TASK STATEMENT >>
Every line of the data that contains the string "Sizes" must be copied.
** START RAW RECORDS **
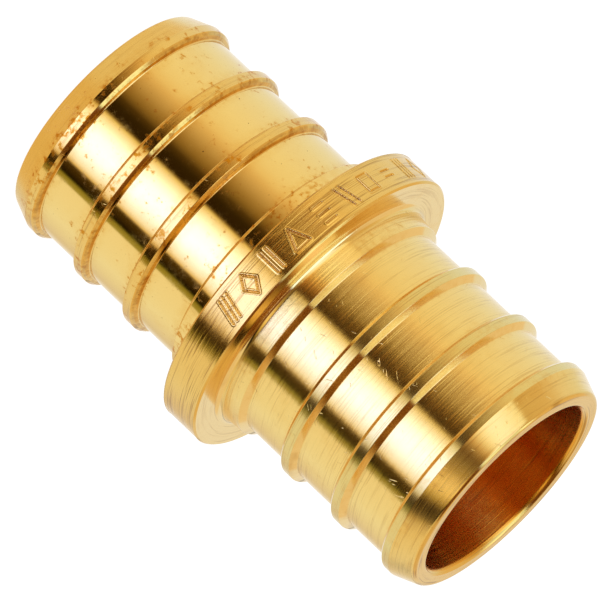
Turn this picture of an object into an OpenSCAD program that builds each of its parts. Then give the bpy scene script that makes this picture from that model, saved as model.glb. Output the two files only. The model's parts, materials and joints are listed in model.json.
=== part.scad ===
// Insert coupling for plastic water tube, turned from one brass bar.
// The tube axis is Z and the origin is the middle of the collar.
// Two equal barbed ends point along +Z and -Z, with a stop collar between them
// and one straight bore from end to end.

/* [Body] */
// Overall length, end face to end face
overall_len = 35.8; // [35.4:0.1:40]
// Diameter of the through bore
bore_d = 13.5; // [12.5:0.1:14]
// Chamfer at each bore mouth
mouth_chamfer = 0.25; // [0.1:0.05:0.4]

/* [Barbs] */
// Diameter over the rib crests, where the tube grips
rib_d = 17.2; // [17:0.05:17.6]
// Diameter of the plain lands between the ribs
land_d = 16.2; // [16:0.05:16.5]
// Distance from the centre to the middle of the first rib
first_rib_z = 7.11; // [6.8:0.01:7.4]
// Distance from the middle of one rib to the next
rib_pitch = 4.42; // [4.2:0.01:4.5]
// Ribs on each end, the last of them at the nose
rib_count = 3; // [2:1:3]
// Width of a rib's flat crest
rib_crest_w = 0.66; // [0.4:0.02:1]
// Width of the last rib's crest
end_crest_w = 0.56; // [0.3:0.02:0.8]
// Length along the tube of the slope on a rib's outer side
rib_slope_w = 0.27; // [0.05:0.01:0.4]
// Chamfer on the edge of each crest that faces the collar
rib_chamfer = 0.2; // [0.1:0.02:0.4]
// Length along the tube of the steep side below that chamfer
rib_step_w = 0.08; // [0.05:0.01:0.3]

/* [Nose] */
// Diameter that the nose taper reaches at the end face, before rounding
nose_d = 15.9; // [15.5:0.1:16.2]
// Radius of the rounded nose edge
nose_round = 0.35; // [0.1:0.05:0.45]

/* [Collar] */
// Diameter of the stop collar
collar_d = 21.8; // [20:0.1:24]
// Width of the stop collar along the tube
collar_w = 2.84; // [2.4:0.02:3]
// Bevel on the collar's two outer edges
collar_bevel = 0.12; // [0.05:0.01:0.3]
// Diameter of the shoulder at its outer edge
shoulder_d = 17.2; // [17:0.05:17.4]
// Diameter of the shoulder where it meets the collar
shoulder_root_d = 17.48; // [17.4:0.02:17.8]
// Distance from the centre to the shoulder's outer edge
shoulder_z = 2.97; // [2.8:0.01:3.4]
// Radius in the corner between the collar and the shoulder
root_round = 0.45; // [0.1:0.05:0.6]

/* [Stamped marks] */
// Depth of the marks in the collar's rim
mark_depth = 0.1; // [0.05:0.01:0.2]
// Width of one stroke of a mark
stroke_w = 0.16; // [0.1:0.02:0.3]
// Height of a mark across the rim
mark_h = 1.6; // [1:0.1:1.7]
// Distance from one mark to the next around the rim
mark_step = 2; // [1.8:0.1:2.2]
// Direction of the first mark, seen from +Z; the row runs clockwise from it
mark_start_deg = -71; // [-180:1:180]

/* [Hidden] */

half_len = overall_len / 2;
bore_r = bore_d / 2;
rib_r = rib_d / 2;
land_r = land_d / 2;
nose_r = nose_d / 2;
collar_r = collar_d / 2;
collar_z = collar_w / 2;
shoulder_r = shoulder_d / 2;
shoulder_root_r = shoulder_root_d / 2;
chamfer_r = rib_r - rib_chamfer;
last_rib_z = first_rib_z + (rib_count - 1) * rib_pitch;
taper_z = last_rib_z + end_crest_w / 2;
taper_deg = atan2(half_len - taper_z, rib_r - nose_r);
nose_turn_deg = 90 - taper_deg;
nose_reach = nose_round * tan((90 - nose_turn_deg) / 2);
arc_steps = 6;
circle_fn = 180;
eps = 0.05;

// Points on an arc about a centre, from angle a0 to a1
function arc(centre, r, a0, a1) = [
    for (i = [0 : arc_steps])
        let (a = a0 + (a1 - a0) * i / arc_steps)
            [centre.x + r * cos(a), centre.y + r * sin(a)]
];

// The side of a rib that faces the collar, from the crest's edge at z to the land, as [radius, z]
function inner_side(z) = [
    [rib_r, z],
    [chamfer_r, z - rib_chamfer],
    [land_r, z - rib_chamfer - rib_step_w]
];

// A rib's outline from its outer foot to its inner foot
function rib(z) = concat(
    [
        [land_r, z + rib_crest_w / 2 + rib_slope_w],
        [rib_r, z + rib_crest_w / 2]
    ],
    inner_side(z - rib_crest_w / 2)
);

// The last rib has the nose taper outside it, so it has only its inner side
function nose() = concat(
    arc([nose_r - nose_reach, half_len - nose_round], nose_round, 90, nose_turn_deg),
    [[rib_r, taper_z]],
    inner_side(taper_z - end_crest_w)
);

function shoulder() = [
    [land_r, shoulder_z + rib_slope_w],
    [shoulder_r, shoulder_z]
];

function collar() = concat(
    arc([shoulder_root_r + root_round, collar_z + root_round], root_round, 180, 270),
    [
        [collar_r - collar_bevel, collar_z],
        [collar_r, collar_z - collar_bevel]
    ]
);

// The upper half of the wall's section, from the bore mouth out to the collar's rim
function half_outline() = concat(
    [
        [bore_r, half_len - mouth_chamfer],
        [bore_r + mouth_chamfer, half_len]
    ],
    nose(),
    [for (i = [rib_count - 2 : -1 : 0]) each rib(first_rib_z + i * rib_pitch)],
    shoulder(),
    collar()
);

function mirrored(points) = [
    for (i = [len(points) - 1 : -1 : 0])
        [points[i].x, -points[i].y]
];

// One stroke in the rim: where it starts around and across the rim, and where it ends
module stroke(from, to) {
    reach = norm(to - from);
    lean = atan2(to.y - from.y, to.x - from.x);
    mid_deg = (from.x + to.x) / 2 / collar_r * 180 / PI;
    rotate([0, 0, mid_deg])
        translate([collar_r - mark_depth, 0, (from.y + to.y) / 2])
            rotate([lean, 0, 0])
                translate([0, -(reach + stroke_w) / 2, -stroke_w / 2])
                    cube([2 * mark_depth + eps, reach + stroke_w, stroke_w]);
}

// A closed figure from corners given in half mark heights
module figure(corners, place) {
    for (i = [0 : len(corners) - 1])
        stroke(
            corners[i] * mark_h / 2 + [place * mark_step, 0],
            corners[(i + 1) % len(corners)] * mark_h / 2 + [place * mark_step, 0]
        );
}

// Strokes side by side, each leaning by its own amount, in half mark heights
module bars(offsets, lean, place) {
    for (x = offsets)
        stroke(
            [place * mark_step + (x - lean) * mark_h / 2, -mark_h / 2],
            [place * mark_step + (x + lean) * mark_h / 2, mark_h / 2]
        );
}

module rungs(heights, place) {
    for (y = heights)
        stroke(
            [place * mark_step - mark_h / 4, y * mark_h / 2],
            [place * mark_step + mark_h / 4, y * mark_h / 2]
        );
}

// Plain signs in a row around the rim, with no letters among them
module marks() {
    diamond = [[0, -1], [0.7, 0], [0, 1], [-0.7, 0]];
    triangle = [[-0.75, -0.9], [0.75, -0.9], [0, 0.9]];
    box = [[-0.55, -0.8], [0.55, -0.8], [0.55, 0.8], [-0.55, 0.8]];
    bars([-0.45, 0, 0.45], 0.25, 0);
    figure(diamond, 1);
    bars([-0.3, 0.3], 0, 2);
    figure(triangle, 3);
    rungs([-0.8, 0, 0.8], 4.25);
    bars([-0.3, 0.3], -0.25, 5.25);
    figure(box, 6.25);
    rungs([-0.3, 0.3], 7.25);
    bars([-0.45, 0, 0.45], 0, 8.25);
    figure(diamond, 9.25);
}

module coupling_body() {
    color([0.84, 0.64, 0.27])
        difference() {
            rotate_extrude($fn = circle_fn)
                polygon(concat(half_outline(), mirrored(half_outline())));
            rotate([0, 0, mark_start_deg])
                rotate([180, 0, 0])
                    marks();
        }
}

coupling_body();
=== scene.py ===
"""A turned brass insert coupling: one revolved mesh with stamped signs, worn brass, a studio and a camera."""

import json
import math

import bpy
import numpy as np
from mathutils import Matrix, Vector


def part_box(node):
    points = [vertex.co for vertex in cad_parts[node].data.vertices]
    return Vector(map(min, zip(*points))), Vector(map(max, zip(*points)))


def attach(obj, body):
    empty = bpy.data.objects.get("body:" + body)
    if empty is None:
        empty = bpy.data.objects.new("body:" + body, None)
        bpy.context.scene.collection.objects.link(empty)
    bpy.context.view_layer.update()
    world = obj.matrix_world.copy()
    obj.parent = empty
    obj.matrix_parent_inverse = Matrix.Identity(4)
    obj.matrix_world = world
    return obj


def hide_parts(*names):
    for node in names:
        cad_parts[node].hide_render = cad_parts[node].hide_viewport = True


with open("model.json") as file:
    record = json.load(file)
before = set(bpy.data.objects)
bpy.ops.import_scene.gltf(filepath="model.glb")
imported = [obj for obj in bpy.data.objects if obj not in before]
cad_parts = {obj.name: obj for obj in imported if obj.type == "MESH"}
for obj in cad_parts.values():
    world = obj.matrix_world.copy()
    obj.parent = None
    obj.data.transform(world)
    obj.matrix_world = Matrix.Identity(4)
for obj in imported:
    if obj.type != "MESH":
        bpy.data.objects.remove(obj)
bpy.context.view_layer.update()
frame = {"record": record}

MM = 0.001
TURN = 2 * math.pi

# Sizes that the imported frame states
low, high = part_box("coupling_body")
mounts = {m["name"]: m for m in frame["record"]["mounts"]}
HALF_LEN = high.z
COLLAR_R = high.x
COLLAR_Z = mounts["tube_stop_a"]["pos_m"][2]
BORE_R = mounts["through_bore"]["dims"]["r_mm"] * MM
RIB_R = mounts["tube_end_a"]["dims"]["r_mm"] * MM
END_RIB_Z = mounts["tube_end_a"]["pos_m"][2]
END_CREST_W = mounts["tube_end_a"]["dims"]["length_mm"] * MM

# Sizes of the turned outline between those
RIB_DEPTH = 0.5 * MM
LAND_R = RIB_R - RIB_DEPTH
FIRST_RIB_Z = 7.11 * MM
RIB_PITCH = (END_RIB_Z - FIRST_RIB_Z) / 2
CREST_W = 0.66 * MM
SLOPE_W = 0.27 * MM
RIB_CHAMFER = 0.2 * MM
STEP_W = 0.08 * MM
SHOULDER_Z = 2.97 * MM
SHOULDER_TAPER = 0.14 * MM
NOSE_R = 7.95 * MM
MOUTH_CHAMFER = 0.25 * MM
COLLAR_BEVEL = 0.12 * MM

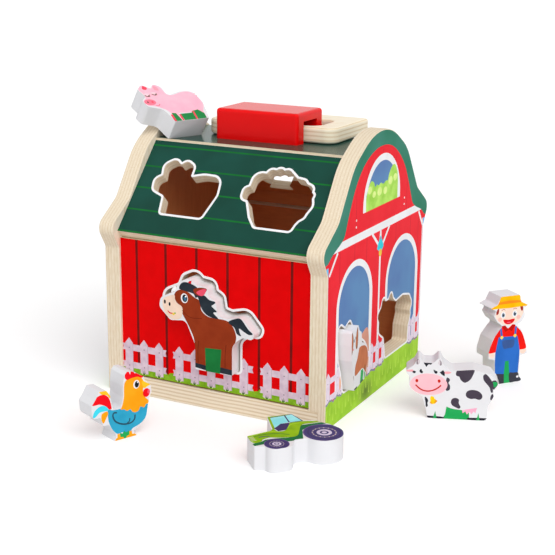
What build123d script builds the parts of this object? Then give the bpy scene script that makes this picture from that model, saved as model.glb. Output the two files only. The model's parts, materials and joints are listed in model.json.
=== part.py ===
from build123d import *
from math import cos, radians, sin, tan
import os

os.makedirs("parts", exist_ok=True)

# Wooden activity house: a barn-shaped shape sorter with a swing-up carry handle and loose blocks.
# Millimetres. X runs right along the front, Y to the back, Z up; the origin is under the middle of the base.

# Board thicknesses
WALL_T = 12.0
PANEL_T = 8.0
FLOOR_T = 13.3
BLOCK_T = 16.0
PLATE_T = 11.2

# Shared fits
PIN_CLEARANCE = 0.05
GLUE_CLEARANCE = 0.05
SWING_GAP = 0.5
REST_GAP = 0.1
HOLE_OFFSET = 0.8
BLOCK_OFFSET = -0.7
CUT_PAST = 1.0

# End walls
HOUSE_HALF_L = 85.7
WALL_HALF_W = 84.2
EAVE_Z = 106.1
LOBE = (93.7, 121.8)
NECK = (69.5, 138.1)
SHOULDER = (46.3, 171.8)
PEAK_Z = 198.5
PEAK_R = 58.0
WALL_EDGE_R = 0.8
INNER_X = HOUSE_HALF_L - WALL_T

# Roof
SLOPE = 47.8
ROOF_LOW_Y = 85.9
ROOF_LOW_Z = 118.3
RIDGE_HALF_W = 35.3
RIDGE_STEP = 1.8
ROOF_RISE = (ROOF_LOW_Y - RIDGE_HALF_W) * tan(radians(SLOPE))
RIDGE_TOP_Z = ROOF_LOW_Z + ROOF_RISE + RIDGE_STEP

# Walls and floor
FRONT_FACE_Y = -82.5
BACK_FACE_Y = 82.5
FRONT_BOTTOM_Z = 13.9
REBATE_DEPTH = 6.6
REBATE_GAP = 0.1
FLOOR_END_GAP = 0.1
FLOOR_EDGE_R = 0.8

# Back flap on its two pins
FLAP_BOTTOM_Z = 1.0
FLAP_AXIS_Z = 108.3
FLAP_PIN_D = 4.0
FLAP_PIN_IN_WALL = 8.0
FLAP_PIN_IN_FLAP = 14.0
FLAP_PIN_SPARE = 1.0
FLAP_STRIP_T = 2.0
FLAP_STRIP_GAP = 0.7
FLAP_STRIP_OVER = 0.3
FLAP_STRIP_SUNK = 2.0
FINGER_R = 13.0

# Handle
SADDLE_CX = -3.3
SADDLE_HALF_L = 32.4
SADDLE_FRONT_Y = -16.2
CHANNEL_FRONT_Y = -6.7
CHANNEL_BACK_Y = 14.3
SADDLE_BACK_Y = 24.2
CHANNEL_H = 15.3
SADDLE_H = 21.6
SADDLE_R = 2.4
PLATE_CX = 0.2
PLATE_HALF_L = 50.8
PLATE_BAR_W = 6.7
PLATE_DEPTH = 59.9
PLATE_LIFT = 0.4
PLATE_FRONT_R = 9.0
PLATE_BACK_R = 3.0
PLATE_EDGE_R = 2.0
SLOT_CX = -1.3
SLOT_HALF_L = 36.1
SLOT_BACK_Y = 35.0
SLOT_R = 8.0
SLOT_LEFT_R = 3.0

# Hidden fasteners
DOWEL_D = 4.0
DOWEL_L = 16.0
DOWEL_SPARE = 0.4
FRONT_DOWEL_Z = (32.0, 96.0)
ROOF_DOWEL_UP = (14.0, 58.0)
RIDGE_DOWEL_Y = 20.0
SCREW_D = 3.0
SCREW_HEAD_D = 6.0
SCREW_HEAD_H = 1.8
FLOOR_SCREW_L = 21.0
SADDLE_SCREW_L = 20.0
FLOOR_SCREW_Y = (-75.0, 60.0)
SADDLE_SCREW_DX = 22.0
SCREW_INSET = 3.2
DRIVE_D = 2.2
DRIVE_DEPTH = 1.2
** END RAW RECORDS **
SOLUTION FOR THIS TASK >>
# Sizes that the imported frame states
# Sizes of the turned outline between those